#### DIRECTIONS FOR THIS TASK:
Reproduce exactly and only the lines running from the one with "front_head();" through the one with "for node in", both end lines included.
* Begin *
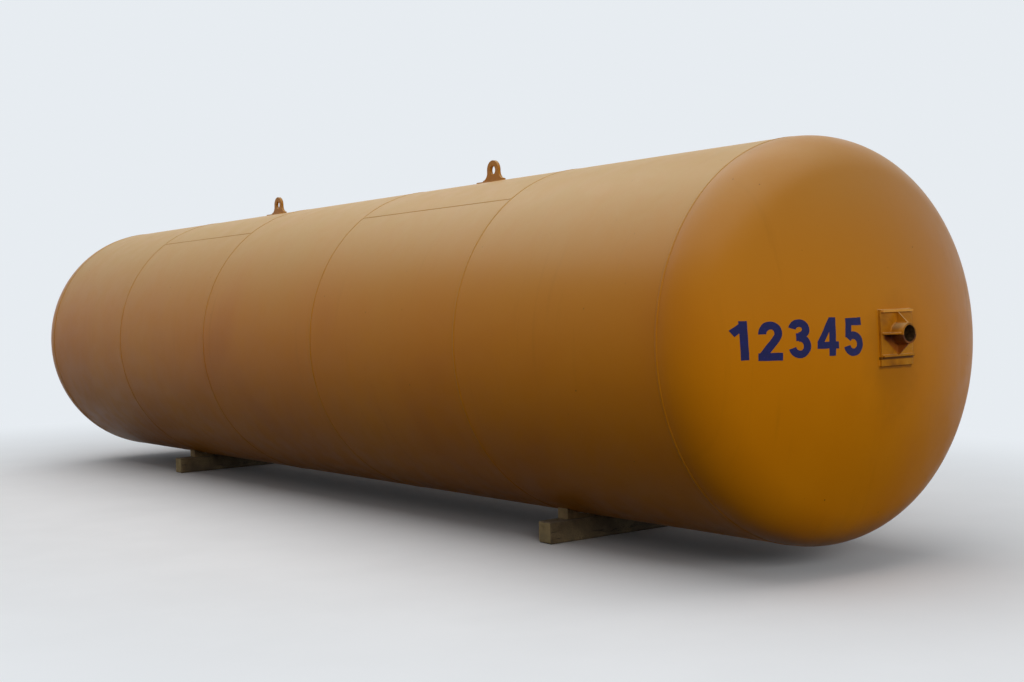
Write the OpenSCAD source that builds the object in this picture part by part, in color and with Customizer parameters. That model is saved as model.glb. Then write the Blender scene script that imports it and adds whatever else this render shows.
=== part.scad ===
// Horizontal pressure tank: a rolled shell of five courses between dished heads,
// a ribbed nozzle on the front head, two lifting lugs on the crown, and two
// timber sleepers with wedges that carry it. The long axis lies along Y, the
// nozzle faces -Y, and the sleepers rest on z = 0.

/* [Tank] */
// outside diameter of the shell and of both heads
tank_d = 2400; // [2000:50:3000]
// width of one rolled shell course
course_w = 2000; // [1500:50:2500]
// wall of the shell courses
shell_t = 14; // [8:1:24]
// wall of the dished heads
head_t = 16; // [8:1:28]
// straight flange of a head, between its weld and its knuckle
head_flange = 40; // [20:5:80]
// crown radius of a head, as a share of the diameter
crown_share = 0.9; // [0.8:0.05:1.0]
// knuckle radius of a head, as a share of the diameter
knuckle_share = 0.17; // [0.1:0.01:0.2]

/* [Welds] */
// width of a weld bead
bead_w = 22; // [12:1:30]
// height of a weld bead over the plate
bead_h = 3.5; // [2:0.5:6]
// angle of the lengthwise seams from the crown, taken left and right in turn
seam_angle = 35; // [20:1:60]

/* [Nozzle] */
// outside diameter of the nozzle pipe
pipe_d = 114; // [60:1:220]
// wall of the nozzle pipe
pipe_t = 12; // [4:0.5:16]
// how far the pipe stands out of the head's tip
pipe_reach = 96; // [60:1:250]
// length of the pipe's end that the ribs leave free
pipe_free = 8; // [4:1:60]
// how far the pipe runs on inside the head
pipe_inside = 40; // [0:5:120]
// height of the nozzle over the tank's axis
nozzle_rise = 45; // [0:5:400]
// width of the doubler plate
pad_w = 268; // [200:2:400]
// height of the doubler plate above the nozzle's axis
pad_up = 132; // [100:2:300]
// height of the doubler plate below the nozzle's axis
pad_down = 178; // [100:2:300]
// thickness of the doubler plate
pad_t = 14; // [6:1:24]
// thickness of the ribs
rib_t = 9; // [5:1:16]
// reach of a rib from the nozzle's axis
rib_reach = 124; // [80:2:260]
// depth of a rib where it ends on the doubler plate
rib_toe = 8; // [5:1:40]
// depth of the two ledges, measured out of the doubler plate
ledge_d = 10; // [5:1:60]
// thickness of the ledges
ledge_t = 13; // [5:1:20]
// how far a ledge stops short of the doubler plate's edge, on each side
ledge_inset = 9; // [0:1:60]

/* [Lifting lugs] */
// distance of a lug from the nearest head weld
lug_inset = 3180; // [1000:20:4500]
// thickness of a lug
lug_t = 25; // [12:1:40]
// radius of a lug's round head
lug_head_r = 75; // [50:1:120]
// height of the lug's eye over its pad
lug_eye_z = 85; // [50:1:150]
// diameter of the lug's eye
lug_eye_d = 66; // [30:1:90]
// length of a lug's foot
lug_foot = 270; // [180:5:400]
// height of the foot's square edge
lug_foot_h = 14; // [6:1:30]
// length of a lug pad
lug_pad_l = 330; // [200:5:500]
// width of a lug pad
lug_pad_w = 130; // [80:5:260]
// thickness of a lug pad
lug_pad_t = 12; // [6:1:20]
// corner radius of a lug pad
lug_pad_corner = 30; // [5:1:60]

/* [Sleepers] */
// length of a sleeper, across the tank
sleeper_l = 1200; // [1000:50:2600]
// width of a sleeper
sleeper_w = 140; // [100:5:260]
// height of a sleeper
sleeper_h = 150; // [100:5:260]
// distance of a sleeper's middle from the nearest head weld
sleeper_inset = 1880; // [600:20:3500]
// how deep the tank beds into the timber
bedding = 6; // [2:1:20]
// how far from the axis a wedge begins
wedge_start = 210; // [120:10:400]
// length of a wedge
wedge_l = 230; // [120:10:400]
// width of a wedge
wedge_w = 110; // [60:5:200]
// play between the timber and the steel
timber_gap = 0.3; // [0.1:0.1:1]

/* [Hidden] */
$fn = 96;
fine = 400;
eps = 1;
course_count = 5;

tank_r = tank_d / 2;
axis_z = sleeper_h - bedding + tank_r;
half_shell = course_count * course_w / 2;

crown_r = crown_share * tank_d;
knuckle_r = knuckle_share * tank_d;
knuckle_x = tank_r - knuckle_r;
crown_drop = sqrt(pow(crown_r - knuckle_r, 2) - pow(knuckle_x, 2));
dish_depth = crown_r - crown_drop;
join_angle = asin(knuckle_x / (crown_r - knuckle_r));
head_depth = head_flange + dish_depth;

pipe_r = pipe_d / 2;
fit_gap = 0.3;
drill_inside = 300;
shift_y = pipe_reach / 2;
front_tip = -half_shell - head_depth;
crown_mid = front_tip + crown_r;
nozzle_z = axis_z + nozzle_rise;
pad_out_r = crown_r + pad_t;
plate_y = front_tip - pad_t;
// how far the crown falls back at the doubler plate's furthest corner
plate_edge = max(nozzle_rise + pad_up, pad_down - nozzle_rise);
plate_sag = crown_r - sqrt(pow(crown_r, 2) - pow(plate_edge, 2) - pow(pad_w / 2, 2));
pipe_tip = front_tip - pipe_reach;

lug_y = half_shell - lug_inset;
lug_base_z = axis_z + tank_r + lug_pad_t;
lug_flare_r = lug_foot / 2 - lug_head_r;

sleeper_y = half_shell - sleeper_inset;
wedge_h = axis_z - sqrt(pow(tank_r, 2) - pow(wedge_start + wedge_l, 2)) - sleeper_h;

paint = "#d8931c";
timber = "#7a6448";
wedge_wood = "#94795a";

// everything is drawn about the tank's middle, then shifted so that the nozzle counts in the length
module placed() {
    translate([0, shift_y, 0]) children();
}

// turns a shape drawn about Z so that it runs along the tank from y onwards
module along_tank(y) {
    translate([0, y, axis_z]) rotate([-90, 0, 0]) children();
}

// half outline of a dished head, inset from its outer face
module dish_outline(inset) {
    crown_in = crown_r - inset;
    join_x = crown_in * sin(join_angle);
    join_z = crown_in * cos(join_angle) - crown_drop;
    translate([0, -head_flange - inset]) square([tank_r - inset, head_flange + inset]);
    square([join_x, join_z]);
    intersection() {
        translate([knuckle_x, 0]) circle(knuckle_r - inset);
        square([tank_r, join_z]);
    }
    intersection() {
        translate([0, -crown_drop]) circle(crown_in);
        translate([0, join_z]) square([join_x, dish_depth]);
    }
}

// a dished head that opens at z = 0 and closes upwards
module dished_head() {
    translate([0, 0, head_flange]) rotate_extrude() difference() {
        dish_outline(0);
        dish_outline(head_t);
    }
}

module rear_head() {
    color(paint) placed() along_tank(half_shell) dished_head();
}

module front_head() {
    color(paint) placed() difference() {
        mirror([0, 1, 0]) along_tank(half_shell) dished_head();
        nozzle_bar(pipe_r + fit_gap, drill_inside);
    }
}

// a rolled course; the first one starts at the front head
module shell_course(i) {
    color(paint) placed() along_tank(-half_shell + i * course_w) difference() {
        cylinder(h = course_w, r = tank_r);
        translate([0, 0, -eps]) cylinder(h = course_w + 2 * eps, r = tank_r - shell_t);
    }
}

// cross-section of a weld bead, its foot on the line y = 0
module bead_outline() {
    bead_r = (pow(bead_w / 2, 2) + pow(bead_h, 2)) / (2 * bead_h);
    intersection() {
        translate([0, bead_h - bead_r]) circle(bead_r);
        translate([-bead_w / 2, 0]) square([bead_w, bead_h]);
    }
}

// bead round the tank at the seam after the given number of courses
module girth_weld(i) {
    color(paint) placed() along_tank(-half_shell + i * course_w)
        rotate_extrude() translate([tank_r, 0]) rotate(-90) bead_outline();
}

// bead along a course, right and left of the crown in turn
module long_weld(i) {
    side = i % 2 == 0 ? 1 : -1;
    color(paint) placed() along_tank(-half_shell + i * course_w + bead_w / 2)
        rotate(side * seam_angle) translate([0, -tank_r, 0]) rotate(180)
            linear_extrude(course_w - bead_w) bead_outline();
}

// a round bar on the nozzle's axis, from the pipe's tip to the given depth inside the head
module nozzle_bar(r, inside) {
    translate([0, pipe_tip, nozzle_z]) rotate([-90, 0, 0]) cylinder(h = pipe_reach + inside, r = r);
}

// the ball whose surface is the head's crown, or a plate's face that follows it, its pole at the head's tip
module crown_ball(r) {
    translate([0, crown_mid, axis_z]) rotate([90, 0, 0]) sphere(r, $fn = fine);
}

module nozzle_pipe() {
    color(paint) placed() difference() {
        nozzle_bar(pipe_r, pipe_inside);
        translate([0, -eps, 0]) nozzle_bar(pipe_r - pipe_t, pipe_inside + 2 * eps);
    }
}

module nozzle_pad() {
    color(paint) placed() difference() {
        intersection() {
            crown_ball(pad_out_r);
            translate([-pad_w / 2, plate_y - eps, nozzle_z - pad_down])
                cube([pad_w, pad_t + plate_sag + 2 * eps, pad_up + pad_down]);
        }
        crown_ball(crown_r);
        nozzle_bar(pipe_r + fit_gap, drill_inside);
    }
}

// outline of a rib, as its reach from the nozzle's axis and its place along the tank
function rib_points(toe_x) = [
    [pipe_r + fit_gap, pipe_tip + pipe_free],
    [toe_x, plate_y - rib_toe],
    [toe_x, plate_y + plate_sag],
    [pipe_r + fit_gap, plate_y + plate_sag]
];

module side_rib(side) {
    color(paint) placed() difference() {
        mirror([side < 0 ? 1 : 0, 0, 0]) translate([0, 0, nozzle_z - rib_t / 2])
            linear_extrude(rib_t) polygon(rib_points(rib_reach));
        crown_ball(pad_out_r);
    }
}

// an upright rib runs out to a ledge
module upright_rib(side) {
    color(paint) placed() difference() {
        translate([rib_t / 2, 0, nozzle_z]) rotate([0, side < 0 ? 90 : -90, 0])
            translate([0, 0, side < 0 ? -rib_t : 0])
                linear_extrude(rib_t) polygon(rib_points(rib_reach - ledge_t / 2));
        crown_ball(pad_out_r);
    }
}

// a level flat bar on the doubler plate, above the nozzle (1) or below it (-1)
module ledge(side) {
    ledge_w = pad_w - 2 * ledge_inset;
    color(paint) placed() difference() {
        translate([-ledge_w / 2, plate_y - ledge_d, nozzle_z + side * rib_reach - ledge_t / 2])
            cube([ledge_w, ledge_d + plate_sag, ledge_t]);
        crown_ball(pad_out_r);
    }
}

// outline of a lug: a round head on a neck that flares into its foot
module lug_outline() {
    flare_z = lug_foot_h + lug_flare_r;
    difference() {
        union() {
            translate([0, lug_eye_z]) circle(lug_head_r);
            translate([-lug_head_r, 0]) square([2 * lug_head_r, lug_eye_z]);
            translate([-lug_foot / 2, 0]) square([lug_foot, flare_z]);
        }
        for (side = [-1, 1]) translate([side * lug_foot / 2, flare_z]) circle(lug_flare_r);
        translate([0, lug_eye_z]) circle(lug_eye_d / 2);
    }
}

module lug(y) {
    color(paint) placed() translate([-lug_t / 2, y, lug_base_z])
        rotate([90, 0, 90]) linear_extrude(lug_t) lug_outline();
}

// outline of a lug pad, a rectangle with round corners
module lug_pad_outline() {
    corner_x = lug_pad_w / 2 - lug_pad_corner;
    corner_y = lug_pad_l / 2 - lug_pad_corner;
    square([2 * corner_x, lug_pad_l], center = true);
    square([lug_pad_w, 2 * corner_y], center = true);
    for (x = [-corner_x, corner_x], y = [-corner_y, corner_y]) translate([x, y]) circle(lug_pad_corner);
}

module lug_pad(y) {
    color(paint) placed() intersection() {
        along_tank(y - lug_pad_l / 2) difference() {
            cylinder(h = lug_pad_l, r = tank_r + lug_pad_t);
            translate([0, 0, -eps]) cylinder(h = lug_pad_l + 2 * eps, r = tank_r);
        }
        translate([0, y, axis_z]) linear_extrude(tank_d) lug_pad_outline();
    }
}

// the tank's outside plus the timber's play, over a length around y
module timber_cut(y) {
    along_tank(y - sleeper_w) cylinder(h = 2 * sleeper_w, r = tank_r + timber_gap, $fn = fine);
}

module sleeper(y) {
    color(timber) placed() difference() {
        translate([-sleeper_l / 2, y - sleeper_w / 2, 0]) cube([sleeper_l, sleeper_w, sleeper_h]);
        timber_cut(y);
    }
}

// a wedge on the sleeper, to the right (1) or left (-1) of the tank's lowest line
module wedge(y, side) {
    color(wedge_wood) placed() mirror([side < 0 ? 1 : 0, 0, 0]) difference() {
        translate([wedge_start, y - wedge_w / 2, sleeper_h]) cube([wedge_l, wedge_w, wedge_h + eps]);
        timber_cut(y);
    }
}

front_head();
rear_head();
shell_course(0);  // shell_course_1
shell_course(1);  // shell_course_2
shell_course(2);  // shell_course_3
shell_course(3);  // shell_course_4
shell_course(4);  // shell_course_5
girth_weld(0);  // front_head_weld
girth_weld(1);  // girth_weld_1
girth_weld(2);  // girth_weld_2
girth_weld(3);  // girth_weld_3
girth_weld(4);  // girth_weld_4
girth_weld(5);  // rear_head_weld
long_weld(0);  // long_weld_1
long_weld(1);  // long_weld_2
long_weld(2);  // long_weld_3
long_weld(3);  // long_weld_4
long_weld(4);  // long_weld_5
nozzle_pipe();
nozzle_pad();
upright_rib(1);  // nozzle_rib_top
upright_rib(-1);  // nozzle_rib_bottom
side_rib(-1);  // nozzle_rib_left
side_rib(1);  // nozzle_rib_right
ledge(1);  // nozzle_ledge_top
ledge(-1);  // nozzle_ledge_bottom
lug(-lug_y);  // front_lug
lug_pad(-lug_y);  // front_lug_pad
lug(lug_y);  // rear_lug
lug_pad(lug_y);  // rear_lug_pad
sleeper(-sleeper_y);  // front_sleeper
sleeper(sleeper_y);  // rear_sleeper
wedge(-sleeper_y, -1);  // front_wedge_left
wedge(-sleeper_y, 1);  // front_wedge_right
wedge(sleeper_y, -1);  // rear_wedge_left
wedge(sleeper_y, 1);  // rear_wedge_right
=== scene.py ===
from functools import partial
from math import asin, copysign, cos, pi, radians, sin, sqrt

import bmesh
import bpy
from mathutils import Matrix, Vector, noise


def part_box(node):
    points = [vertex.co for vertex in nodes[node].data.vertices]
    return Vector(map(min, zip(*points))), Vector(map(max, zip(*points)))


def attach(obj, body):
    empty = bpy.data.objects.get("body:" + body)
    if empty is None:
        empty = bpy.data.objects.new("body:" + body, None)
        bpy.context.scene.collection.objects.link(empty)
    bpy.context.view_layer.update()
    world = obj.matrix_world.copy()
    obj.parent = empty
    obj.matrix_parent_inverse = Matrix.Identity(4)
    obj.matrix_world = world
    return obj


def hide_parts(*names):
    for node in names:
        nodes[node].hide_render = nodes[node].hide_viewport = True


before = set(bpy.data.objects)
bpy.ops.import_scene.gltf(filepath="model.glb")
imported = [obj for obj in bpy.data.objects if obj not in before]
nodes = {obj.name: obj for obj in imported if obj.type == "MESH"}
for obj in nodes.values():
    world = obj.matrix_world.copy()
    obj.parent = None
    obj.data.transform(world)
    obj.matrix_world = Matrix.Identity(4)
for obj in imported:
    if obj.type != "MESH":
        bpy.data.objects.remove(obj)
scene = bpy.context.scene
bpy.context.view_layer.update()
print("frame loaded:", len(nodes), "nodes")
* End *
#### COMPLETED EXERCISE:
front_head();
rear_head();
shell_course(0);  // shell_course_1
shell_course(1);  // shell_course_2
shell_course(2);  // shell_course_3
shell_course(3);  // shell_course_4
shell_course(4);  // shell_course_5
girth_weld(0);  // front_head_weld
girth_weld(1);  // girth_weld_1
girth_weld(2);  // girth_weld_2
girth_weld(3);  // girth_weld_3
girth_weld(4);  // girth_weld_4
girth_weld(5);  // rear_head_weld
long_weld(0);  // long_weld_1
long_weld(1);  // long_weld_2
long_weld(2);  // long_weld_3
long_weld(3);  // long_weld_4
long_weld(4);  // long_weld_5
nozzle_pipe();
nozzle_pad();
upright_rib(1);  // nozzle_rib_top
upright_rib(-1);  // nozzle_rib_bottom
side_rib(-1);  // nozzle_rib_left
side_rib(1);  // nozzle_rib_right
ledge(1);  // nozzle_ledge_top
ledge(-1);  // nozzle_ledge_bottom
lug(-lug_y);  // front_lug
lug_pad(-lug_y);  // front_lug_pad
lug(lug_y);  // rear_lug
lug_pad(lug_y);  // rear_lug_pad
sleeper(-sleeper_y);  // front_sleeper
sleeper(sleeper_y);  // rear_sleeper
wedge(-sleeper_y, -1);  // front_wedge_left
wedge(-sleeper_y, 1);  // front_wedge_right
wedge(sleeper_y, -1);  // rear_wedge_left
wedge(sleeper_y, 1);  // rear_wedge_right
=== scene.py ===
from functools import partial
from math import asin, copysign, cos, pi, radians, sin, sqrt

import bmesh
import bpy
from mathutils import Matrix, Vector, noise


def part_box(node):
    points = [vertex.co for vertex in nodes[node].data.vertices]
    return Vector(map(min, zip(*points))), Vector(map(max, zip(*points)))


def attach(obj, body):
    empty = bpy.data.objects.get("body:" + body)
    if empty is None:
        empty = bpy.data.objects.new("body:" + body, None)
        bpy.context.scene.collection.objects.link(empty)
    bpy.context.view_layer.update()
    world = obj.matrix_world.copy()
    obj.parent = empty
    obj.matrix_parent_inverse = Matrix.Identity(4)
    obj.matrix_world = world
    return obj


def hide_parts(*names):
    for node in names:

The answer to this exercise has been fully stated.